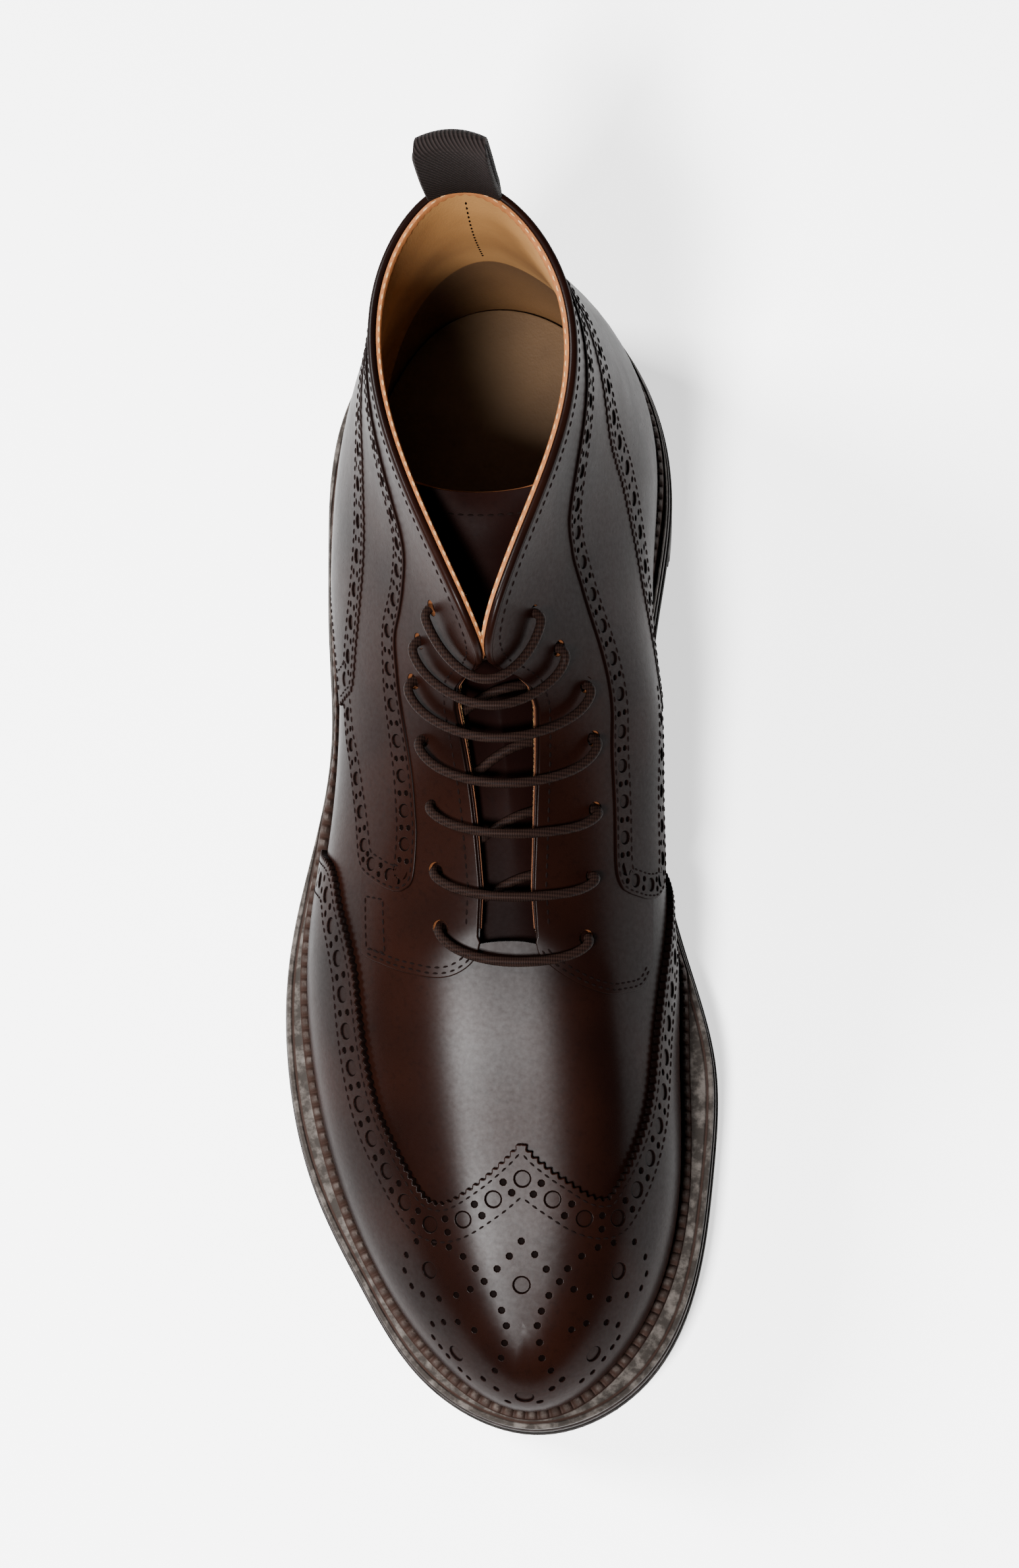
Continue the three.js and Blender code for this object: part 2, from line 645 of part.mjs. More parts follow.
function makeHeelLift() {
  const plate = slab({
    from: heelStation,
    rungs: 10,
    across: 4,
    bow: heelBreast,
    edge: (t) => weltWidth(t) - 2 * soleStep,
    top: () => liftThickness,
    bottom: () => liftTread,
  });
  const face = () => 0;
  const root = () => (liftTread + liftThickness) / 2;
  const lugHalf = 0.27;
  const firstLug = heelStation + 0.45;
  const edges = steps(firstLug, full - firstLug, 8).map((t) => (
    edgeLug(t - lugHalf, t + lugHalf, treadDepth, face, root, 2 * soleStep + treadGap)));
  const [padLateral, padMedial, padHalf] = [-0.2, 0.16, 0.025];
  const centre = [0.19, 0.105].map((share) => {
    const at = (across, along) => place(across * ballWidth, along * soleLength, 0);
    const [back, front] = [share - padHalf, share + padHalf];
    return lug([at(padLateral, front), at(padMedial, front), at(padMedial, back), at(padLateral, back)], face, root);
  });
  return union([plate, ...edges, ...centre]);
}

// Lace and pull loop

// A path whose rings lie on its own points, so that bends are fine and straight runs are long
class RingPath extends THREE.CatmullRomCurve3 {
  getUtoTmapping(u) {
    return u;
  }
}

function tube(points, diameter) {
  const section = new THREE.Shape(steps(0, 1, 6).slice(0, -1).map((f) => (
    new THREE.Vector2(Math.cos(2 * Math.PI * f), Math.sin(2 * Math.PI * f)).multiplyScalar(diameter / 2))));
  const path = new RingPath(points, false, 'centripetal');
  return solidOfGeometry(new THREE.ExtrudeGeometry(section, {
    steps: points.length - 1,
    extrudePath: path,
    bevelEnabled: false,
  }));
}

// Stations where the bars cross the ridge: they hang lower than their eyelets
const barStations = [7.45, 6.85, 6.4, 5.78, 5.2, 4.55, 3.9];

// Point over or under the ridge, set off far enough to clear both sides where the ridge is sharp
function crest(station, level) {
  const halves = [station, full - station];
  const [left, right] = halves.map((t) => upperNormal(t, 1));
  const normal = left.clone().add(right).normalize();
  const ridge = upperPoint(halves[0], 1).add(upperPoint(halves[1], 1)).multiplyScalar(0.5);
  return ridge.addScaledVector(normal, level / Math.max(0.4, left.dot(normal)));
}

// Lace: a bar over each pair of eyelets, down through both, and a slanting run under to the next pair
function makeLace() {
  const r = laceDiameter / 2;
  const over = overlayOut + laceClearance + barSlack + r;
  const under = -upperWall - laceClearance - r;
  const bend = 1.9;
  const eyeletOn = (side, k) => {
    const [t, share] = eyelets[side][k];
    const station = side === 'lateral' ? t : full - t;
    return { side, t, share, point: upperPoint(station, share), normal: upperNormal(station, share) };
  };
  const toward = (eyelet, ridgeStation, f, level) => {
    const t = mix(eyelet.t, ridgeStation, f);
    return offUpper(eyelet.side === 'lateral' ? t : full - t, mix(eyelet.share, 1, f), level);
  };
  const arc = (eyelet, aim, level, sign) => [0, 45, 90].map((degrees) => {
    const turn = THREE.MathUtils.degToRad(degrees);
    const flat = aim.clone().sub(eyelet.point).projectOnPlane(eyelet.normal).normalize();
    return eyelet.point.clone()
      .addScaledVector(flat, bend * (1 - Math.sin(turn)))
      .addScaledVector(eyelet.normal, level - sign * bend * (1 - Math.cos(turn)));
  });
  // From one eyelet to another on the other side, across the ridge at a station
  const run = (from, to, ridgeStation, level, sign) => {
    const [leave, arrive] = [from, to].map((eyelet) => toward(eyelet, ridgeStation, 0.5, level));
    return [
      ...arc(from, leave, level, sign).reverse(),
      leave,
      crest(ridgeStation, level),
      arrive,
      ...arc(to, arrive, level, sign),
    ];
  };
  const points = eyelets.lateral.flatMap((unused, k) => {
    const [left, right] = sides.map((side) => eyeletOn(side, k));
    const bar = run(left, right, barStations[k], over, 1);
    if (k + 1 === eyelets.lateral.length) return bar;
    const next = eyeletOn('lateral', k + 1);
    return [...bar, ...run(right, next, (right.t + next.t) / 2, under, -1)];
  });
  return tube(points, laceDiameter);
}

// Pull loop: a strap up the outside of the back seam, folded over and down just inside the collar
function makePullLoop() {
  const back = stations[half];
  const top = place(back.topLateral * ballWidth, back.topAlong * soleLength, back.topHigh * collarHeight);
  const legOut = overlayOut + seam + strapThickness / 2;
  const legIn = upperWall + 3 * seam + strapThickness / 2;
  const lean = 0.08;
  const hug = 17;
  const rows = [
    [legOut - 1, -18], [legOut, -6], [legOut + 0.3, 2], [legOut + 1.9, strapRise * 0.5],
    [legOut + 2.9, strapRise * 0.86], [legOut + 1.7, strapRise], [legOut + 1.7 - strapGap * 0.6, strapRise],
    [legOut + 2.3 - strapGap, strapRise * 0.86], [-legIn * 0.6, strapRise * 0.4], [-legIn - 1.8, 2], [-legIn - 2.8, -5],
  ];
  const middle = new THREE.CatmullRomCurve3(rows.map(([out, high]) => new THREE.Vector3(0, out, high)));
  const sheet = new Sheet();
  const columns = steps(0, 1, 18).map((f) => {
    const at = middle.getPoint(f);
    const run = middle.getTangent(f);
    const normal = new THREE.Vector3(0, run.z, -run.y).normalize();
    return steps(-0.5, 0.5, 4).map((side) => {
      const across = side * strapWidth;
      const centre = top.clone().add(new THREE.Vector3(
        across - lean * Math.max(0, at.z),
        at.y - across * across / (2 * hug),
        at.z,
      ));
      const id = sheet.pair(
        centre.clone().addScaledVector(normal, strapThickness / 2),
        centre.clone().addScaledVector(normal, -strapThickness / 2),
      );
      return { id, share: side };
    });
  });
  return sheet.grid(columns).solid();
}

// Scene graph

const leather = { color: 0x32191a, roughness: 0.32 };
const rubber = { color: 0x2a2523, roughness: 0.8 };
const group = new THREE.Group();

function addPart(name, solid, look) {
  const mesh = solid.getMesh();
  const geometry = new THREE.BufferGeometry();
  const positions = new Float32Array(3 * mesh.numVert);
  for (let k = 0; k < mesh.numVert; k += 1) {
    for (let axis = 0; axis < 3; axis += 1) positions[3 * k + axis] = mesh.vertProperties[mesh.numProp * k + axis];
  }
  geometry.setAttribute('position', new THREE.BufferAttribute(positions, 3));
  geometry.setIndex(new THREE.BufferAttribute(new Uint32Array(mesh.triVerts), 1));
  const part = new THREE.Mesh(geometry, new THREE.MeshStandardMaterial({ metalness: 0, ...look }));
  part.name = name;
  group.add(part);
}

addPart('upper', makeUpper(), leather);
addPart('wing_cap', makeWing(), leather);
addPart('heel_counter', makeCounter(), leather);
sides.forEach((side) => {
  addPart(`quarter_${side}`, makeQuarter(side), leather);
  addPart(`facing_${side}`, makeFacing(side), leather);
});
addPart('tongue', makeTongue(), leather);
addPart('insole', makeInsole(), { color: 0x8a5a2c, roughness: 0.7 });
addPart('welt', makeWelt(), { color: 0x3a322e, roughness: 0.75 });
addPart('midsole', makeMidsole(), { color: 0x2b2422, roughness: 0.75 });
addPart('outsole', makeOutsole(), rubber);
addPart('heel_stack', makeHeelStack(), { color: 0x2b2422, roughness: 0.7 });
addPart('heel_lift', makeHeelLift(), rubber);
addPart('lace', makeLace(), { color: 0x2a1c18, roughness: 0.5 });
addPart('pull_loop', makePullLoop(), { color: 0x2c2424, roughness: 0.9 });

export default group;
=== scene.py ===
# Looks of the lace-up wingtip boot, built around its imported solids.
import math

import bmesh
import bpy
import numpy as np
from mathutils import Matrix, Vector
from mathutils.geometry import delaunay_2d_cdt


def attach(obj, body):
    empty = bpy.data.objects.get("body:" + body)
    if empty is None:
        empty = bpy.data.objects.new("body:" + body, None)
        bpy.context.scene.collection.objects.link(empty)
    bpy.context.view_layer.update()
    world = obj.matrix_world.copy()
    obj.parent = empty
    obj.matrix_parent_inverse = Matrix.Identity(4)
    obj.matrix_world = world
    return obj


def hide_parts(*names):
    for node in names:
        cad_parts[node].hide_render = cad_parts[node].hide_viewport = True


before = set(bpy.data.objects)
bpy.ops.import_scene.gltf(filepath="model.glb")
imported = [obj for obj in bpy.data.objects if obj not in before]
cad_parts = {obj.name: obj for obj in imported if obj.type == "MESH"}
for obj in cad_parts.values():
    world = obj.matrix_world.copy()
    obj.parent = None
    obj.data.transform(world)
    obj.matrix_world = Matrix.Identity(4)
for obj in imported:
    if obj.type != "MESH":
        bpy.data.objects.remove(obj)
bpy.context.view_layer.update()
print("frame loaded")

# Camera: the photo's angle to the boot, with the boot alone in the middle of the picture.
# place is in mm; across and down turn the view from the photo's centre to the boot, as slopes
photoView = {"place": (74.0, -220.0, 1150.0), "fall": 75.5, "across": -0.0625, "down": 0.0455,
             "focal": 6560.0, "pictureHeight": 2380, "sensor": 36.0}


# Looks down by the fall and aside, so that the boot sits in the middle of the picture
def makeCamera(view):
    fall = math.radians(view["fall"])
    forward = Vector((0, math.cos(fall), -math.sin(fall)))
    right = Vector((1, 0, 0))
    up = right.cross(forward)
    aim = (forward + right * view["across"] - up * view["down"]).normalized()
    side = (right - aim * right.dot(aim)).normalized()
    top = side.cross(aim)
    data = bpy.data.cameras.new("photoCamera")
    data.sensor_width = view["sensor"]
    data.lens = view["focal"] / view["pictureHeight"] * view["sensor"]
    data.clip_start, data.clip_end = 0.05, 20
    camera = bpy.data.objects.new("photoCamera", data)
    bpy.context.scene.collection.objects.link(camera)
    turn = Matrix((side, top, -aim)).transposed().to_4x4()
    camera.matrix_world = Matrix.Translation(Vector(view["place"]) / 1000) @ turn
    bpy.context.scene.camera = camera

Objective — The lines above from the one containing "addPart('upper', makeUpper(), leather);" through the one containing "before = set(bpy.data.objects)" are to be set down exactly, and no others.

Complete answer —
addPart('upper', makeUpper(), leather);
addPart('wing_cap', makeWing(), leather);
addPart('heel_counter', makeCounter(), leather);
sides.forEach((side) => {
  addPart(`quarter_${side}`, makeQuarter(side), leather);
  addPart(`facing_${side}`, makeFacing(side), leather);
});
addPart('tongue', makeTongue(), leather);
addPart('insole', makeInsole(), { color: 0x8a5a2c, roughness: 0.7 });
addPart('welt', makeWelt(), { color: 0x3a322e, roughness: 0.75 });
addPart('midsole', makeMidsole(), { color: 0x2b2422, roughness: 0.75 });
addPart('outsole', makeOutsole(), rubber);
addPart('heel_stack', makeHeelStack(), { color: 0x2b2422, roughness: 0.7 });
addPart('heel_lift', makeHeelLift(), rubber);
addPart('lace', makeLace(), { color: 0x2a1c18, roughness: 0.5 });
addPart('pull_loop', makePullLoop(), { color: 0x2c2424, roughness: 0.9 });

export default group;
=== scene.py ===
# Looks of the lace-up wingtip boot, built around its imported solids.
import math

import bmesh
import bpy
import numpy as np
from mathutils import Matrix, Vector
from mathutils.geometry import delaunay_2d_cdt


def attach(obj, body):
    empty = bpy.data.objects.get("body:" + body)
    if empty is None:
        empty = bpy.data.objects.new("body:" + body, None)
        bpy.context.scene.collection.objects.link(empty)
    bpy.context.view_layer.update()
    world = obj.matrix_world.copy()
    obj.parent = empty
    obj.matrix_parent_inverse = Matrix.Identity(4)
    obj.matrix_world = world
    return obj


def hide_parts(*names):
    for node in names:
        cad_parts[node].hide_render = cad_parts[node].hide_viewport = True


before = set(bpy.data.objects)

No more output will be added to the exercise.